- [Problem] Please repeat all of the listing exactly.

- [Dataset section]
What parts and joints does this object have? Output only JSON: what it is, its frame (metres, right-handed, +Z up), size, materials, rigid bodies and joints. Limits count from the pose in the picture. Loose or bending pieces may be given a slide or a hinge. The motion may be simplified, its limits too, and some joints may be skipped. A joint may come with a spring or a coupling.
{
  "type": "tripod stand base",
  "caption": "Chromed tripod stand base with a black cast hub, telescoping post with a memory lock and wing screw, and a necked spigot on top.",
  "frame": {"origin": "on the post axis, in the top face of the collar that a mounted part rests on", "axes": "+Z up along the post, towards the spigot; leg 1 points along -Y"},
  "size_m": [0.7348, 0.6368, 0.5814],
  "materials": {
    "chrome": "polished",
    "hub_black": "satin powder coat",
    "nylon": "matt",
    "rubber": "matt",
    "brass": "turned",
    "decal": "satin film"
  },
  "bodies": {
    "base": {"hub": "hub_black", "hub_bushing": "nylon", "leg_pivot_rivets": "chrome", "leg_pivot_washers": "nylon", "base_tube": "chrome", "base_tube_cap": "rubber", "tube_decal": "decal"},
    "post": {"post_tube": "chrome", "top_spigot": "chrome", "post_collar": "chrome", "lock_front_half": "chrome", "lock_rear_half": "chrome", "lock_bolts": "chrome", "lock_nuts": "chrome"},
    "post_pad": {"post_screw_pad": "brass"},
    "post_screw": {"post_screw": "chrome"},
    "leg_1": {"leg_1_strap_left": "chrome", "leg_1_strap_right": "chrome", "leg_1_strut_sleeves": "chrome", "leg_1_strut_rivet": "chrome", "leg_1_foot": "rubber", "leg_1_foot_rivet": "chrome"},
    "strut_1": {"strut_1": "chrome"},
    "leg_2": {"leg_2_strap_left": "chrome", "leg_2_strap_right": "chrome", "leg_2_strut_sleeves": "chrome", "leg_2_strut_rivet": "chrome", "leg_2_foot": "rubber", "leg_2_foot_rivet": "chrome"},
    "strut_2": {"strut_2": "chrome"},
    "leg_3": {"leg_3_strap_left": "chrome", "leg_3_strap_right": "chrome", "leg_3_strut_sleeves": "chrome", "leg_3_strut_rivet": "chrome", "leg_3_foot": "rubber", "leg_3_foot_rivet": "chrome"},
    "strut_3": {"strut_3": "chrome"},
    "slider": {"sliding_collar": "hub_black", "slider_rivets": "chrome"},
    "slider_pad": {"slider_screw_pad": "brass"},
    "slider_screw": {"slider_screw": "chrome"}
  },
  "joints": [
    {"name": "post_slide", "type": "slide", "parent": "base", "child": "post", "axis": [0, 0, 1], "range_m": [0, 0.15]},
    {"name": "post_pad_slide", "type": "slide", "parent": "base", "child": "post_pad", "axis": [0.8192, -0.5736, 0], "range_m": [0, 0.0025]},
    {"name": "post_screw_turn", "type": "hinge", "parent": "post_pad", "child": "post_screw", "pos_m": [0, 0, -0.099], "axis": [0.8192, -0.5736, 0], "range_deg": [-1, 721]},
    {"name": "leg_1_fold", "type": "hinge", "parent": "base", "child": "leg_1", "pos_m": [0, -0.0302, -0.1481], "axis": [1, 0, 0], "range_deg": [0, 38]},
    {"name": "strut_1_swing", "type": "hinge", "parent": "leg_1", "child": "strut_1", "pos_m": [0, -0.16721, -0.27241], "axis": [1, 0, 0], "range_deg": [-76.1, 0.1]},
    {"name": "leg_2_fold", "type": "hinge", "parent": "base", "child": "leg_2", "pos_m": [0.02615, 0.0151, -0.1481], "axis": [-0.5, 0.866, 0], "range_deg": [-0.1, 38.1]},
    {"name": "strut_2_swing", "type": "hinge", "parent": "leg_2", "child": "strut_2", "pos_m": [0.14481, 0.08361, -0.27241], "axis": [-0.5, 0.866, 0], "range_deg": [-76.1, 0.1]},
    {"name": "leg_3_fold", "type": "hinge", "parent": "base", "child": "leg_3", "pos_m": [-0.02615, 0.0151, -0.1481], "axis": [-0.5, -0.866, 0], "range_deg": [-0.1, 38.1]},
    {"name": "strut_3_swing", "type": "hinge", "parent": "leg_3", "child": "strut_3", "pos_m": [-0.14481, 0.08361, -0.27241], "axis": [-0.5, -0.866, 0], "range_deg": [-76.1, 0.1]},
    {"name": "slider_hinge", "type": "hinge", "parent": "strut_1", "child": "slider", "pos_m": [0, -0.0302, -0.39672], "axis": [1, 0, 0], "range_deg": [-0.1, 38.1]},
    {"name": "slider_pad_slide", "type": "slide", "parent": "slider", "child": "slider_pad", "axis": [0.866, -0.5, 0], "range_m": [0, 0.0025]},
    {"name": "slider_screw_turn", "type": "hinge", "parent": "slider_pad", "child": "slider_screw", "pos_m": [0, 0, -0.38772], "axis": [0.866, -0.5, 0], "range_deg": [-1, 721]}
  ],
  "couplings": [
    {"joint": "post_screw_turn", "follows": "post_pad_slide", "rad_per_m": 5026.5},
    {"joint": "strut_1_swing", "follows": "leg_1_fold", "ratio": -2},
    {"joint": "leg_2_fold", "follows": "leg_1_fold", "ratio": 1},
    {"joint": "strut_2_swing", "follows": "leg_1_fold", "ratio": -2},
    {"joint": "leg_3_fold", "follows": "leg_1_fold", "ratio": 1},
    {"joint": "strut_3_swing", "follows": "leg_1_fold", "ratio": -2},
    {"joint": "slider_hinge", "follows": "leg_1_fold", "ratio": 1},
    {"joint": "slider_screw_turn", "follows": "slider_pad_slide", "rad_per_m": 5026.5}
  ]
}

- [Answer for this exercise]
What parts and joints does this object have? Output only JSON: what it is, its frame (metres, right-handed, +Z up), size, materials, rigid bodies and joints. Limits count from the pose in the picture. Loose or bending pieces may be given a slide or a hinge. The motion may be simplified, its limits too, and some joints may be skipped. A joint may come with a spring or a coupling.
{
  "type": "tripod stand base",
  "caption": "Chromed tripod stand base with a black cast hub, telescoping post with a memory lock and wing screw, and a necked spigot on top.",
  "frame": {"origin": "on the post axis, in the top face of the collar that a mounted part rests on", "axes": "+Z up along the post, towards the spigot; leg 1 points along -Y"},
  "size_m": [0.7348, 0.6368, 0.5814],
  "materials": {
    "chrome": "polished",
    "hub_black": "satin powder coat",
    "nylon": "matt",
    "rubber": "matt",
    "brass": "turned",
    "decal": "satin film"
  },
  "bodies": {
    "base": {"hub": "hub_black", "hub_bushing": "nylon", "leg_pivot_rivets": "chrome", "leg_pivot_washers": "nylon", "base_tube": "chrome", "base_tube_cap": "rubber", "tube_decal": "decal"},
    "post": {"post_tube": "chrome", "top_spigot": "chrome", "post_collar": "chrome", "lock_front_half": "chrome", "lock_rear_half": "chrome", "lock_bolts": "chrome", "lock_nuts": "chrome"},
    "post_pad": {"post_screw_pad": "brass"},
    "post_screw": {"post_screw": "chrome"},
    "leg_1": {"leg_1_strap_left": "chrome", "leg_1_strap_right": "chrome", "leg_1_strut_sleeves": "chrome", "leg_1_strut_rivet": "chrome", "leg_1_foot": "rubber", "leg_1_foot_rivet": "chrome"},
    "strut_1": {"strut_1": "chrome"},
    "leg_2": {"leg_2_strap_left": "chrome", "leg_2_strap_right": "chrome", "leg_2_strut_sleeves": "chrome", "leg_2_strut_rivet": "chrome", "leg_2_foot": "rubber", "leg_2_foot_rivet": "chrome"},
    "strut_2": {"strut_2": "chrome"},
    "leg_3": {"leg_3_strap_left": "chrome", "leg_3_strap_right": "chrome", "leg_3_strut_sleeves": "chrome", "leg_3_strut_rivet": "chrome", "leg_3_foot": "rubber", "leg_3_foot_rivet": "chrome"},
    "strut_3": {"strut_3": "chrome"},
    "slider": {"sliding_collar": "hub_black", "slider_rivets": "chrome"},
    "slider_pad": {"slider_screw_pad": "brass"},
    "slider_screw": {"slider_screw": "chrome"}
  },
  "joints": [
    {"name": "post_slide", "type": "slide", "parent": "base", "child": "post", "axis": [0, 0, 1], "range_m": [0, 0.15]},
    {"name": "post_pad_slide", "type": "slide", "parent": "base", "child": "post_pad", "axis": [0.8192, -0.5736, 0], "range_m": [0, 0.0025]},
    {"name": "post_screw_turn", "type": "hinge", "parent": "post_pad", "child": "post_screw", "pos_m": [0, 0, -0.099], "axis": [0.8192, -0.5736, 0], "range_deg": [-1, 721]},
    {"name": "leg_1_fold", "type": "hinge", "parent": "base", "child": "leg_1", "pos_m": [0, -0.0302, -0.1481], "axis": [1, 0, 0], "range_deg": [0, 38]},
    {"name": "strut_1_swing", "type": "hinge", "parent": "leg_1", "child": "strut_1", "pos_m": [0, -0.16721, -0.27241], "axis": [1, 0, 0], "range_deg": [-76.1, 0.1]},
    {"name": "leg_2_fold", "type": "hinge", "parent": "base", "child": "leg_2", "pos_m": [0.02615, 0.0151, -0.1481], "axis": [-0.5, 0.866, 0], "range_deg": [-0.1, 38.1]},
    {"name": "strut_2_swing", "type": "hinge", "parent": "leg_2", "child": "strut_2", "pos_m": [0.14481, 0.08361, -0.27241], "axis": [-0.5, 0.866, 0], "range_deg": [-76.1, 0.1]},
    {"name": "leg_3_fold", "type": "hinge", "parent": "base", "child": "leg_3", "pos_m": [-0.02615, 0.0151, -0.1481], "axis": [-0.5, -0.866, 0], "range_deg": [-0.1, 38.1]},
    {"name": "strut_3_swing", "type": "hinge", "parent": "leg_3", "child": "strut_3", "pos_m": [-0.14481, 0.08361, -0.27241], "axis": [-0.5, -0.866, 0], "range_deg": [-76.1, 0.1]},
    {"name": "slider_hinge", "type": "hinge", "parent": "strut_1", "child": "slider", "pos_m": [0, -0.0302, -0.39672], "axis": [1, 0, 0], "range_deg": [-0.1, 38.1]},
    {"name": "slider_pad_slide", "type": "slide", "parent": "slider", "child": "slider_pad", "axis": [0.866, -0.5, 0], "range_m": [0, 0.0025]},
    {"name": "slider_screw_turn", "type": "hinge", "parent": "slider_pad", "child": "slider_screw", "pos_m": [0, 0, -0.38772], "axis": [0.866, -0.5, 0], "range_deg": [-1, 721]}
  ],
  "couplings": [
    {"joint": "post_screw_turn", "follows": "post_pad_slide", "rad_per_m": 5026.5},
    {"joint": "strut_1_swing", "follows": "leg_1_fold", "ratio": -2},
    {"joint": "leg_2_fold", "follows": "leg_1_fold", "ratio": 1},
    {"joint": "strut_2_swing", "follows": "leg_1_fold", "ratio": -2},
    {"joint": "leg_3_fold", "follows": "leg_1_fold", "ratio": 1},
    {"joint": "strut_3_swing", "follows": "leg_1_fold", "ratio": -2},
    {"joint": "slider_hinge", "follows": "leg_1_fold", "ratio": 1},
    {"joint": "slider_screw_turn", "follows": "slider_pad_slide", "rad_per_m": 5026.5}
  ]
}